Good luck. I feel much the same way about my own birthday.

  • FYI, we generally prefer to put long quotes inside a block quote (you can make one by starting the line with a >, e.g. > this is a quote). Signatures are also discouraged since we want to focus on your answer and your name is already right below. Minor nitpicks aside, I think this is a good answer (especially considering it's your first). Good job, welcome to the site, hope to see you here more often, and +1 from me. =) Commented Oct 15, 2017 at 2:09

It's a difficult situation... I think if your colleagues hadn't done anything yet (in terms of preparation for the birthday) then you should tell them that you don't want to celebrate your birthday. But if they already had done a big job then it can be an upset for them, and I would recommend you to celebrate your birthday(But not too much fun), and next year a few months before your birthday tell your colleagues that you don't want to celebrate it.

Apparently, you have very good colleagues ♥.
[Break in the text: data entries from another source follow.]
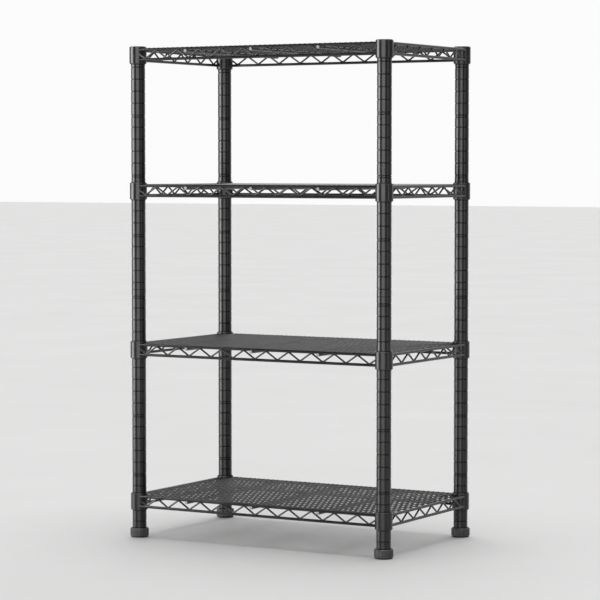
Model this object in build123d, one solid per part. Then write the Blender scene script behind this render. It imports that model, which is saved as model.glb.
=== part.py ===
from build123d import *
import math
import os

# A four-tier wire shelving rack on four grooved posts.
# Millimetres, +Z up, long side along X, front towards -Y, origin on the floor at the centre.

# ---- layout ----
POST_SPACING_X = 595.4
POST_SPACING_Y = 347.2
SHELF_HEIGHTS = [59.5, 385.2, 724.0, 1012.3]    # underside of each shelf's corner collars
CORNERS = {
    "front_left": (-1, -1),
    "front_right": (1, -1),
    "back_left": (-1, 1),
    "back_right": (1, 1),
}

# ---- posts: two tubes, one above the other, with ring grooves one inch apart ----
POST_OD = 30.0
POST_WALL = 1.6
POST_BOTTOM = 20.0
SECTION_LENGTH = 512.0
GROOVE_PITCH = 25.4
GROOVES_PER_SECTION = 20
FIRST_GROOVE = 15.1
MARKER_EVERY = 5            # every fifth groove has a second one below it, as a height marker
MARKER_OFFSET = 4.4
GROOVE_WIDTH = 2.4
GROOVE_FLOOR = 1.6
GROOVE_DEPTH = 0.8
END_CHAMFER = 0.5
INSERT_LENGTH = 24.9        # plugs in the tube ends, with a thread for a stud
STUD_D = 10.0
COUPLER_STUD_LENGTH = 40.0

# ---- post caps, as wide as the posts ----
CAP_RIM = 1.6
CAP_RISE = 4.8
CAP_PLUG_LENGTH = 12.0

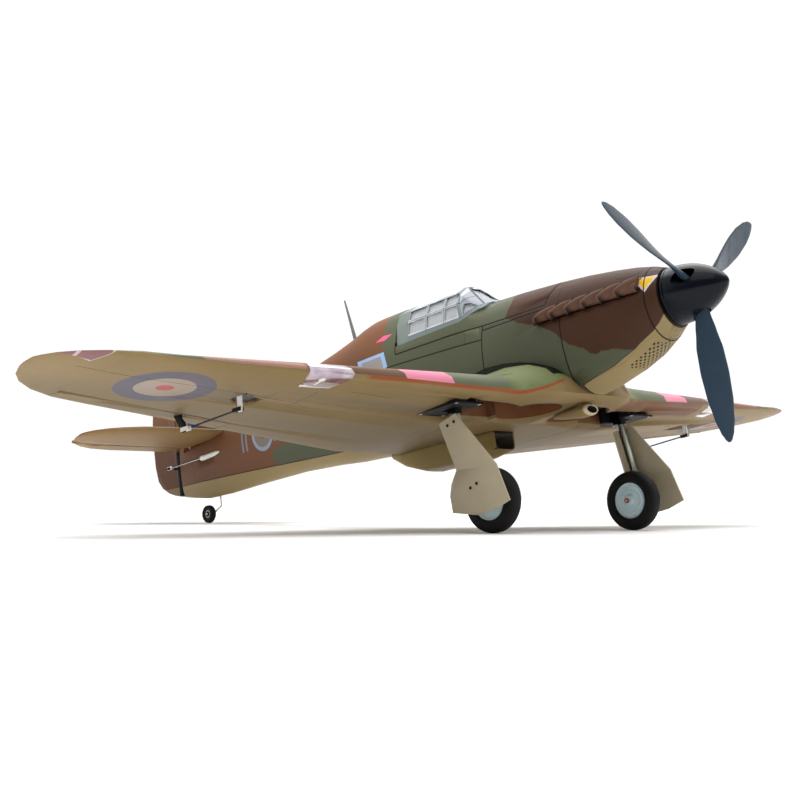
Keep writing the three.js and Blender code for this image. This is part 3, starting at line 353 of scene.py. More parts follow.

You know what I'm someone like you who doesn't believe in birthdays, so I generally deactivate my social accounts a day before but since in your case your colleagues already have it coming, you could tell them that you'd be taking a leave on your b'day since you have planned a picnic with your closed ones,that way,there will be no surprise party surprising you, rather you could surprise them by visiting your office quoting "Hey pals,yea my friend got really sick, we had to cancel our trip to this place.." that way there will be no party and worst case you'd have to treat them in the lunch break and thats normal (hey it's once a year so why not)

  • 3
    This is terrible? you can't keep this up every year? And if you would go on picnic or take a day of you are technically still celebrating your birthday. Although you might see it as hiding away/avoiding people. Commented Oct 15, 2017 at 5:20
  • 2
    Though telling you're gonna take a leave on that day is enough to cancel the party, I don't think you should lie.